WIOL-FM
- Waverly Hall, Georgia; United States;
- Broadcast area: Columbus, Georgia
- Frequency: 95.7 MHz
- Branding: 95.7 ESPN

Programming
- Format: Sports
- Affiliations: ESPN Radio

Ownership
- Owner: Davis Broadcasting, Inc.; (Davis Broadcasting, Inc. of Columbus);
- Sister stations: WEAM-FM, WFXE, WIOL, WKZJ, WOKS

History
- First air date: 1994 (as WKZJ)
- Former call signs: WKZJ (1993–2005)

Technical information
- Licensing authority: FCC
- Facility ID: 50534
- Class: A
- ERP: 6,000 watts
- HAAT: 70 meters (230 ft)
- Transmitter coordinates: 32°41′54.00″N 84°44′9.00″W﻿ / ﻿32.6983333°N 84.7358333°W

Links
- Public license information: Public file; LMS;
- Webcast: Listen Live
- Website: 957espn.com

= WIOL-FM =

WIOL-FM (95.7 FM, "95.7 ESPN") is a radio station broadcasting a sports format. Licensed to Waverly Hall, Georgia, United States, the station serves the Columbus, Georgia, area. The station is owned by Davis Broadcasting of Columbus, Inc. and features programming from ESPN Radio.
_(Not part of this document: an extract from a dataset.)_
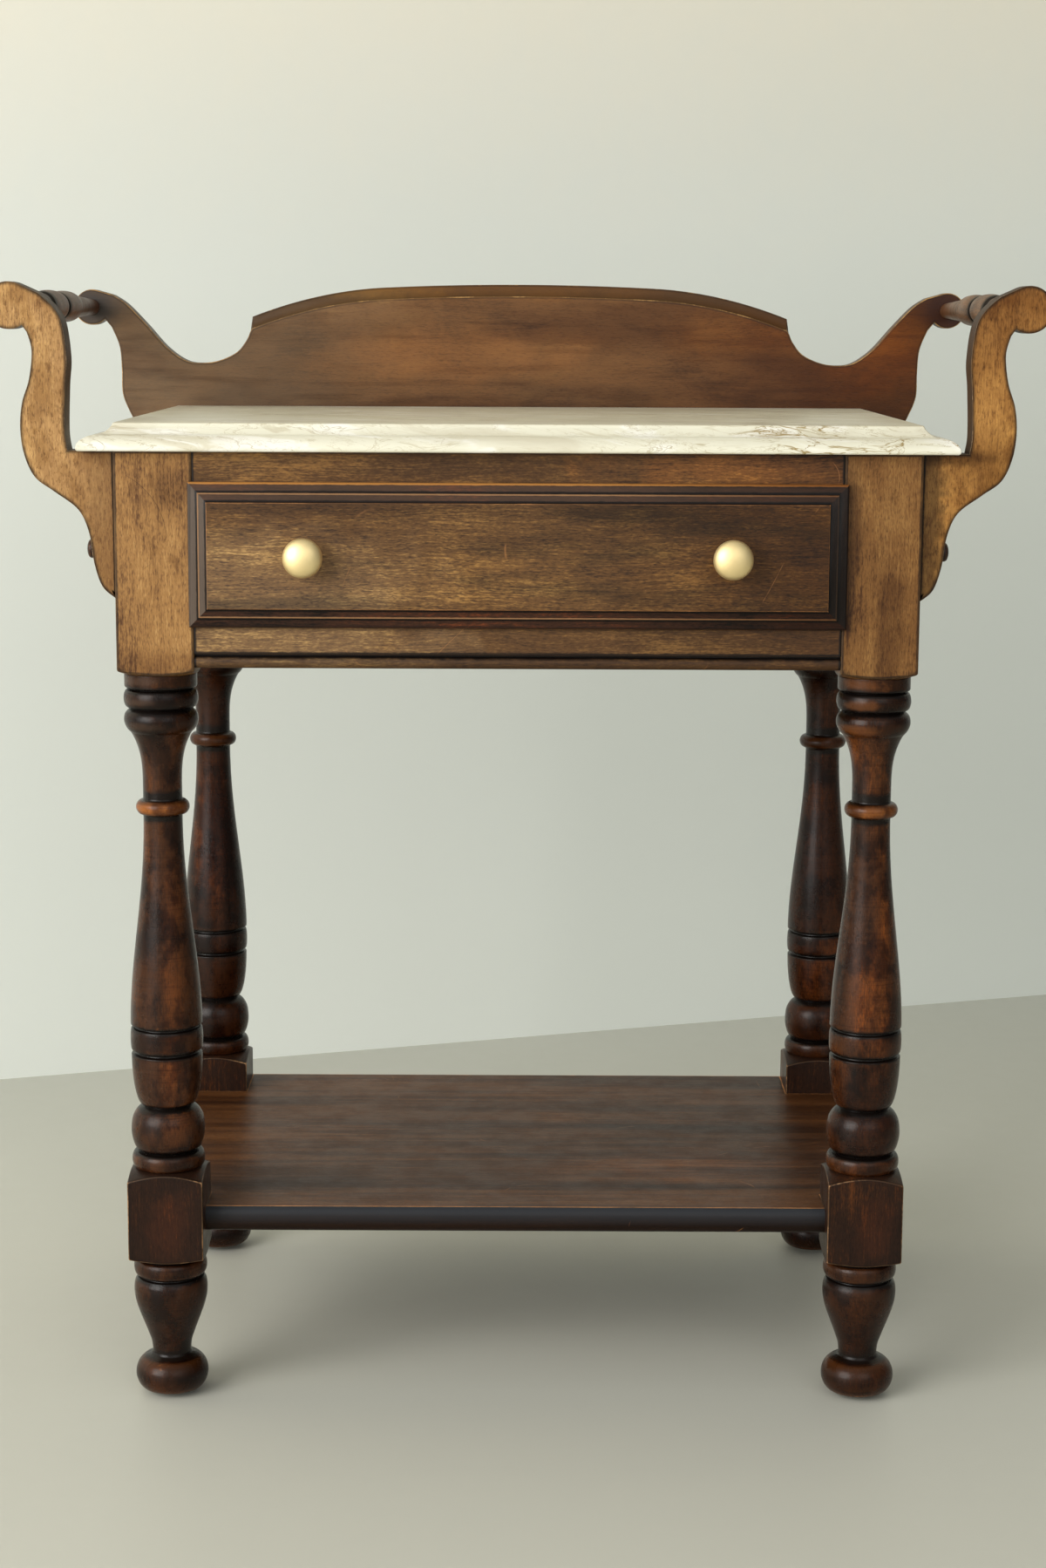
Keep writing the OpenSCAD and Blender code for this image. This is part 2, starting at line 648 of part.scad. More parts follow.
// One bar along +Z between its pins: necks that swell from the ends to two long bulbs,
// with a narrow groove between the bulbs and one beyond each
module bar_shape() {
    mid = bar_l / 2;
    bulb = 64;
    cut = 3;
    bulb_r = bar_d / 2;
    neck_top_r = bulb_r - 2.7;
    cut_r = bulb_r - 3.4;
    pin_r = bar_pin_d / 2;
    end_r = pin_r + 0.6;
    neck_l = mid - bulb - 3 * cut;
    half_bar = concat(
        [[pin_r, -bar_pin_l], [pin_r, 0]],
        [for (i = [0:8]) [end_r + (neck_top_r - end_r) * pow(i / 8, 1.2), neck_l * i / 8]],
        [[cut_r, neck_l + cut]],
        bead(mid - bulb - cut, mid - cut, bulb_r - 2, bulb_r, 12),
        [[cut_r, mid - cut / 2]]);
    last = len(half_bar) - 1;
    turned(concat(half_bar, [for (i = [last:-1:0]) [half_bar[i][0], bar_l - half_bar[i][1]]]));
}

module towel_bar_right() color(stain_dark)
    translate([lobe_x, bar_y, bar_z]) rotate([-90, 0, 0]) bar_shape();
module towel_bar_left() on_side(-1) towel_bar_right();

// ---------- Shelf ----------

module shelf() color(stain_black) {
    nose_r = 6;
    top = shelf_z + shelf_t;
    section = concat(
        arc([shelf_front_y + nose_r, top - nose_r], nose_r, 90, 180, 5),
        arc([shelf_front_y + nose_r, shelf_z + nose_r], nose_r, 180, 270, 5),
        [[back_y, shelf_z], [back_y, top]]);
    difference() {
        bar_x(section, -shelf_half, shelf_half);
        for (s = [-1, 1]) on_side(s) {
            block([post_in, front_y - 1, shelf_z - 1], [post_out, front_in_y, top + 1]);
            block([post_in, back_in_y, shelf_z - 1], [post_out, back_y + 1, top + 1]);
            for (y = [front_dowel_y, back_leg_y])
                rod_x([post_in - dowel_l / 2 - end_gap, y, dowel_z], bore_dowel_d, dowel_l);
        }
    }
}

module shelf_dowels() color(plain_wood) for (s = [-1, 1], y = [front_dowel_y, back_leg_y]) on_side(s)
    rod_x([post_in - dowel_l / 2, y, dowel_z], dowel_d, dowel_l);

marble_slab();
leg_front_left();
leg_front_right();
leg_back_left();
leg_back_right();
foot_glides();
front_top_rail();
front_lower_rail();
rail_bead();
side_apron_left();
side_apron_right();
back_apron();
drawer_runner_left();
drawer_runner_right();
drawer_guide_left();
drawer_guide_right();
drawer_kicker_left();
drawer_kicker_right();
drawer_front();
drawer_side_left();
drawer_side_right();
drawer_back();
drawer_bottom();
knob_left();
knob_right();
knob_screws();
front_arm_left();
front_arm_right();
arm_screws();
arm_plugs();
arm_dowels();
back_board();
back_board_screws();
towel_bar_left();
towel_bar_right();
shelf();
shelf_dowels();
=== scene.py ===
"""Washstand with a marble top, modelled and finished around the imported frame.

Shape tables are in millimetres, as a maker would note them; MM turns them into metres.
"""
import math
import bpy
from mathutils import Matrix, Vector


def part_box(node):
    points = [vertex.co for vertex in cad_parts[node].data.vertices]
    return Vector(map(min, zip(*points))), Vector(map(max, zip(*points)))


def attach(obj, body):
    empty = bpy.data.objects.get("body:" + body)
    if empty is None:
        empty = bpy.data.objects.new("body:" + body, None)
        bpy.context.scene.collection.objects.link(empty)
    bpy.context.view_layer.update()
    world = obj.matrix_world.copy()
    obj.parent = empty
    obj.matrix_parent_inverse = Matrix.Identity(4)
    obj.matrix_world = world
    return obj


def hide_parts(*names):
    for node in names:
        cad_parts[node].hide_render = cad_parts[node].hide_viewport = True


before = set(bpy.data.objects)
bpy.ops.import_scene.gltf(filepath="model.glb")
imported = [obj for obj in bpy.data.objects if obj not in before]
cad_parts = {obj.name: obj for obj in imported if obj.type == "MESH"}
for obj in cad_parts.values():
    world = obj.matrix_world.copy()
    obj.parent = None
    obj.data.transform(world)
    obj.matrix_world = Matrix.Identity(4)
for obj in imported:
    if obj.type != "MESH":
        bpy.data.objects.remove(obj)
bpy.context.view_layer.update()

from types import SimpleNamespace

import bmesh
import bpy
from mathutils import Matrix, Vector
from mathutils.kdtree import KDTree

bl_info = {
    "name": "Washstand with a marble top",
    "version": (1, 0, 0),
    "blender": (4, 5, 0),
    "location": "View3D > Sidebar > Washstand",
    "description": "Models and finishes a washstand with a drawer, towel bars and a marble slab",
    "category": "Add Mesh",
}

MM = 0.001


# ---- places taken from the frame

def corners(node):
    """Lowest and highest corner of a CAD node, in millimetres."""
    low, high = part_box(node)
    return low / MM, high / MM


POST_LOW, POST_HIGH = corners("leg_front_right")
BACK_POST_LOW, BACK_POST_HIGH = corners("leg_back_right")
SLAB_LOW, SLAB_HIGH = corners("marble_slab")
DRAWER_LOW, DRAWER_HIGH = corners("drawer_front")
SHELF_LOW, SHELF_HIGH = corners("shelf")
ARM_LOW, ARM_HIGH = corners("front_arm_right")
BOARD_LOW, BOARD_HIGH = corners("back_board")
APRON_LOW, APRON_HIGH = corners("side_apron_right")
BEAD_LOW, BEAD_HIGH = corners("rail_bead")
KNOB_LOW, KNOB_HIGH = corners("knob_right")
BAR_LOW, BAR_HIGH = corners("towel_bar_right")
PLUG_LOW, PLUG_HIGH = corners("arm_plugs")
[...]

Its studios are co-located with four other sister stations on Wynnton Road in Columbus east of downtown, and its transmitter is located in Waverly Hall.

==History==
The station was assigned the call letters WKZJ on 1993-09-15. On 30 March 2005, the station changed its call sign to the current WIOL-FM.

WIOL changed format from Classic Hits to Hot AC in late 2007, and changed the station moniker from Classic Hits 95-7 The River to the New Mix 95-7. On October 16, 2009, WIOL changed format to sports talk and carries the simulcast of WIOL 1580 AM.